I've learned more from online communities and open source projects than I have from most face-to-face interactions put together hands down. If you work in any kind of office that looks somewhat open plan, where folks have headphones to help focus and you ping them on chat or send e-mails rather than getting up and walking to their part of the office just to ask a question, congratulations, you have just replicated most of the remote experience except you commute to do it and likely are in a high cost of living area for it.

This is my 4th remote job now. Heroku was the third. I liked remote before, and I still like remote after. There are some teams or places where the work culture just isn't amenable to it, and there are places where it works fine. I can easily imagine an extroverted person who loves facetime hating the remote experience, but I tend to like being in calm and silence to focus on whatever, and being around larger crowds tires me out.

Any time I visit coworkers on-site, I end up doing nearly no work whatsoever and I am 3-4 times more tired than any other day anyway, and that's usually without even requiring a commute because I get a hotel nearby.

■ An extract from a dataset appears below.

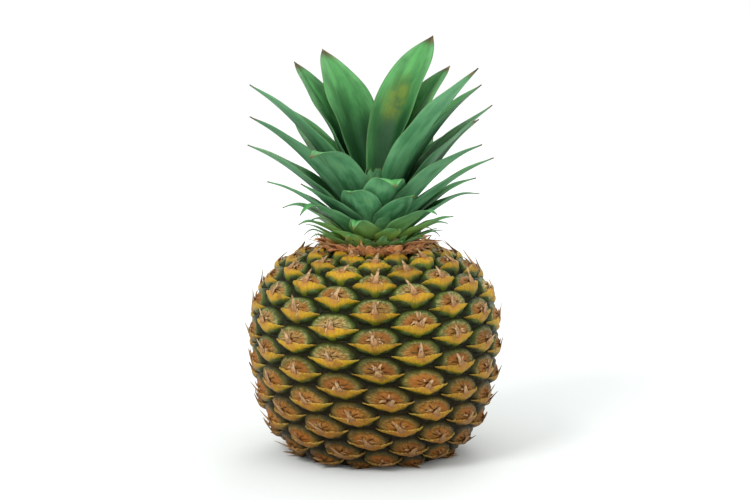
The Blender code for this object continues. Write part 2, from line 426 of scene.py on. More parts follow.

I get you consider remote teams to be second rate. I simply disagree and would think that a team for which it's impossible to work remotely probably has implicit communication patterns and power dynamics that turn out to be counterproductive in the long run, informally institutionalized within a circle of a few long-standing employees that just walk around and somehow turn out having untraceable impact on a fuckton of projects just because they hold some perceived authority or get to talk louder.

The teams and companies I worked at where alignment, processes and decisions were the clearest and best explained always turned out to be those that were remote-friendliest because this was the only way things could actually work fine.

The good thing though is that working remotely with someone like you on the team is probably what would make it a second rate experience for me as well, so as long as we don't get to work together, I bet we'll be fine.